### What the task requires:
Extract, unchanged, every line from the top of the material below through the line with "GAP = 0.0003", and no more.

### Stored data:
□ □ □ □

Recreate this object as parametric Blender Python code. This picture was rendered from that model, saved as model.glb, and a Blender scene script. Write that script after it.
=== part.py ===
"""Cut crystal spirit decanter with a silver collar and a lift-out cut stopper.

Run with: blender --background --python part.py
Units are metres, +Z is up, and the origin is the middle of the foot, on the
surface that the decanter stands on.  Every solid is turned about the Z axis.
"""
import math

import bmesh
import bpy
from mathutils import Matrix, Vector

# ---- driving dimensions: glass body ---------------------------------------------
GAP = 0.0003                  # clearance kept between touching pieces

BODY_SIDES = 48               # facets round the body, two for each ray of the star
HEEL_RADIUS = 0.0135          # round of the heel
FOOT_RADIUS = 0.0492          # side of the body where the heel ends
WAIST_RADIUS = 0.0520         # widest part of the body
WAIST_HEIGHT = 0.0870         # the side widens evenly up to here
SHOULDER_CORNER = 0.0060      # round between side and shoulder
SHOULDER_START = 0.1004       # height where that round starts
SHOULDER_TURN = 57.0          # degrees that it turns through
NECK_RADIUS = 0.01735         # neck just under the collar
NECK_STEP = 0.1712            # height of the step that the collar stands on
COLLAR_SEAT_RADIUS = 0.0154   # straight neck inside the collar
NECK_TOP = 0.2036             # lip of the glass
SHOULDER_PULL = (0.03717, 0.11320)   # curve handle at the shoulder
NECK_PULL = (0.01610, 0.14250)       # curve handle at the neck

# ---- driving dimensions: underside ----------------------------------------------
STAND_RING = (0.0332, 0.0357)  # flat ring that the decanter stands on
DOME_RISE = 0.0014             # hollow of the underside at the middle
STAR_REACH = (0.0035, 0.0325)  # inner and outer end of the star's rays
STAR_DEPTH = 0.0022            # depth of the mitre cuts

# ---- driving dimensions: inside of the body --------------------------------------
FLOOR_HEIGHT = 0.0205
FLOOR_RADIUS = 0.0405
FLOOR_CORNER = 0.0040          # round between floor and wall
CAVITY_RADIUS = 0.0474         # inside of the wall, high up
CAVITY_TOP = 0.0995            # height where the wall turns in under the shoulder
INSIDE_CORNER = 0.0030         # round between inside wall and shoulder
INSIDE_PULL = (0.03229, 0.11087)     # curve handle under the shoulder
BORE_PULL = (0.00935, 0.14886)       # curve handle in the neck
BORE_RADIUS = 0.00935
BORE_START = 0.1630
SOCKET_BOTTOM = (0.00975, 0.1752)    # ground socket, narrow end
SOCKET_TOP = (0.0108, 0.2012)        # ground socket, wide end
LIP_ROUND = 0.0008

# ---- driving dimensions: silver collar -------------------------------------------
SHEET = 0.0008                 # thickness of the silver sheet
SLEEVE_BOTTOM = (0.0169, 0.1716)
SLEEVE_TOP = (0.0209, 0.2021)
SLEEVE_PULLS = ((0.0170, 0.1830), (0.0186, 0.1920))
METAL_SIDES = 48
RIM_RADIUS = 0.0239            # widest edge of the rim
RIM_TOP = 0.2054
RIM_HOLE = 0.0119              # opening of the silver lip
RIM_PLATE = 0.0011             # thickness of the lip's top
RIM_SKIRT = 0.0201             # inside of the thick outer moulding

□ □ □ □

### Solution to this problem:
Recreate this object as parametric Blender Python code. This picture was rendered from that model, saved as model.glb, and a Blender scene script. Write that script after it.
=== part.py ===
"""Cut crystal spirit decanter with a silver collar and a lift-out cut stopper.

Run with: blender --background --python part.py
Units are metres, +Z is up, and the origin is the middle of the foot, on the
surface that the decanter stands on.  Every solid is turned about the Z axis.
"""
import math

import bmesh
import bpy
from mathutils import Matrix, Vector

# ---- driving dimensions: glass body ---------------------------------------------
GAP = 0.0003                  # clearance kept between touching pieces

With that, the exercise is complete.